_The problem_
Copy the data word for word, keeping every line.
BEGIN Provided data
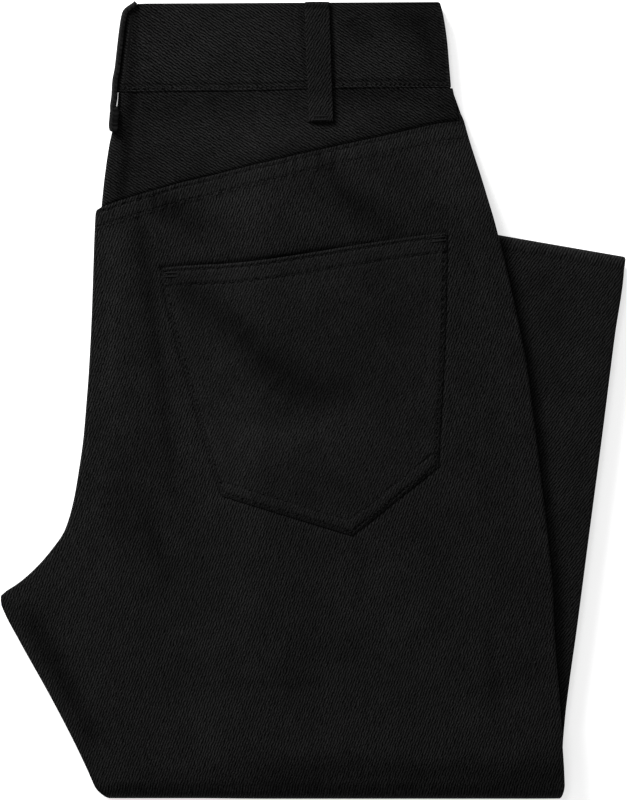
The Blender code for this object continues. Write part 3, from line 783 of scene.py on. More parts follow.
def back_panel(name, side, rows, between):
    """The outer ply of one half, on its face away from the pack's middle and on its inner face."""
    along, drop, slope, edge = columns(rows, CURL_CENTRE_BACK, between)
    bow = seam_bow(rows, along)
    plan = across(rows, along, bow)
    x, y = np.moveaxis(plan, 2, 0)
    run = rows["run"][:, None]
    pressed = np.where(run == 0, creased(CREASES_BODY[side], x, y), 0.0)
    pressed += np.where((run == 2) & (side < 0), creased(CREASES_STRIP, x, y), 0.0)
    pressed += np.where(run == 4, creased(CREASES_DOWN, x, y) * 0.3, 0.0)
    sewn_in = np.where(run == 0, seam_relief(x, y) - pocket_dents(x, y), 0.0)
    # Painted shade darkens the creases, the yoke seam's stitch grooves and the panel beside the pocket's
    # edges and under its mouth; ridges get rubbed dye and painted light
    painted_shade_and_wear = shade_and_wear_of(pressed + np.minimum(sewn_in, 0.0))
    relief = pressed + sewn_in + np.where(run == 0, body_fullness(x, y, side), 0.0)
    hem = rows["hem"][:, None]
    relief += HEM_RISE * (1 - soft((hem - HEM_ROW - 1.0) / 1.5)) - ROW_GROOVE * bell(hem - HEM_ROW, 0.7)
    relief += 0.1 * pucker(x, 5.2) * bell(hem - 6.0, 7.0)
    felled = (1 - rows["inseam"][:, None]) * (run == 0)
    groove = FELL_GROOVE * bell(along - FELL_EDGE, 0.45) * felled
    level = side * (PACK - drop + relief * np.sin(slope) ** 2 - groove)
    faces = two_faces(rows, lambda at: across(rows, at, bow), along, slope, edge, level, -side)
    piece = shell(name, *faces, cloth_map(rows, plan, side), painted_shade_and_wear, turned=side < 0)
    piece.data.materials.append(twill(name + "_twill", 1.0, 1.1))
    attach(piece, "root")
    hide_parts(name)


# Rows and columns stand closest together where a panel is seen
right_rows = leg_rows(seat_step=1.0, thigh_step=2.6, second_step=9.0, third_step=9.0)
left_rows = leg_rows(seat_step=2.4, thigh_step=2.6, second_step=1.8, third_step=3.0)
back_panel("back_panel_right", 1, right_rows, between=216)
back_panel("back_panel_left", -1, left_rows, between=120)

# ----------------------------------------------------------------------------------------- Front panels
# Front of each leg from the waistband to the hem, in the same twill. They lie face to face in the middle
# of the pack. Their side edges curl out to meet the back panels at the inseam and the side seam.

# The right half, side 1, faces up, and the left half, side -1, faces down.
HALVES = ((1, "right"), (-1, "left"))
FRONT_FACE = 0.1
CENTRE_FRONT_INSET = 4.0
CURL_CENTRE_FRONT = 0.4
FRONT_TOP_Y = 158.0
FRONT_FOOT_LEFT_Y = 104.0
FRONT_FOOT_RIGHT_Y = 148.0
FRONT_TOP_ROWS = 12
FRONT_COLUMNS = 44
FRONT_OPENINGS = table("y left right", [(160.6, -102.0, 71.6), (101.4, -109.6, 92.3)])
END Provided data
_Completed exercise_
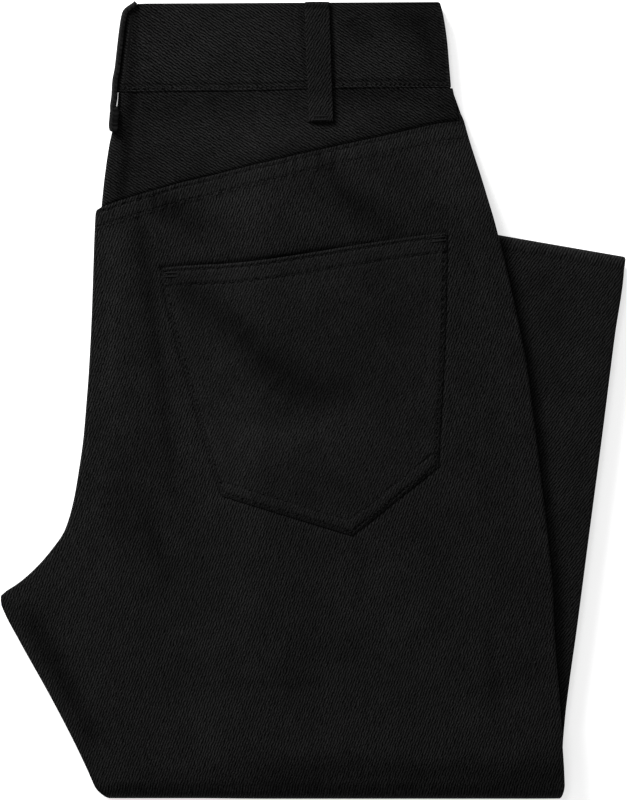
The Blender code for this object continues. Write part 3, from line 783 of scene.py on. More parts follow.
def back_panel(name, side, rows, between):
    """The outer ply of one half, on its face away from the pack's middle and on its inner face."""
    along, drop, slope, edge = columns(rows, CURL_CENTRE_BACK, between)
    bow = seam_bow(rows, along)
    plan = across(rows, along, bow)
    x, y = np.moveaxis(plan, 2, 0)
    run = rows["run"][:, None]
    pressed = np.where(run == 0, creased(CREASES_BODY[side], x, y), 0.0)
    pressed += np.where((run == 2) & (side < 0), creased(CREASES_STRIP, x, y), 0.0)
    pressed += np.where(run == 4, creased(CREASES_DOWN, x, y) * 0.3, 0.0)
    sewn_in = np.where(run == 0, seam_relief(x, y) - pocket_dents(x, y), 0.0)
    # Painted shade darkens the creases, the yoke seam's stitch grooves and the panel beside the pocket's
    # edges and under its mouth; ridges get rubbed dye and painted light
    painted_shade_and_wear = shade_and_wear_of(pressed + np.minimum(sewn_in, 0.0))
    relief = pressed + sewn_in + np.where(run == 0, body_fullness(x, y, side), 0.0)
    hem = rows["hem"][:, None]
    relief += HEM_RISE * (1 - soft((hem - HEM_ROW - 1.0) / 1.5)) - ROW_GROOVE * bell(hem - HEM_ROW, 0.7)
    relief += 0.1 * pucker(x, 5.2) * bell(hem - 6.0, 7.0)
    felled = (1 - rows["inseam"][:, None]) * (run == 0)
    groove = FELL_GROOVE * bell(along - FELL_EDGE, 0.45) * felled
    level = side * (PACK - drop + relief * np.sin(slope) ** 2 - groove)
    faces = two_faces(rows, lambda at: across(rows, at, bow), along, slope, edge, level, -side)
    piece = shell(name, *faces, cloth_map(rows, plan, side), painted_shade_and_wear, turned=side < 0)
    piece.data.materials.append(twill(name + "_twill", 1.0, 1.1))
    attach(piece, "root")
    hide_parts(name)


# Rows and columns stand closest together where a panel is seen
right_rows = leg_rows(seat_step=1.0, thigh_step=2.6, second_step=9.0, third_step=9.0)
left_rows = leg_rows(seat_step=2.4, thigh_step=2.6, second_step=1.8, third_step=3.0)
back_panel("back_panel_right", 1, right_rows, between=216)
back_panel("back_panel_left", -1, left_rows, between=120)

# ----------------------------------------------------------------------------------------- Front panels
# Front of each leg from the waistband to the hem, in the same twill. They lie face to face in the middle
# of the pack. Their side edges curl out to meet the back panels at the inseam and the side seam.

# The right half, side 1, faces up, and the left half, side -1, faces down.
HALVES = ((1, "right"), (-1, "left"))
FRONT_FACE = 0.1
CENTRE_FRONT_INSET = 4.0
CURL_CENTRE_FRONT = 0.4
FRONT_TOP_Y = 158.0
FRONT_FOOT_LEFT_Y = 104.0
FRONT_FOOT_RIGHT_Y = 148.0
FRONT_TOP_ROWS = 12
FRONT_COLUMNS = 44
FRONT_OPENINGS = table("y left right", [(160.6, -102.0, 71.6), (101.4, -109.6, 92.3)])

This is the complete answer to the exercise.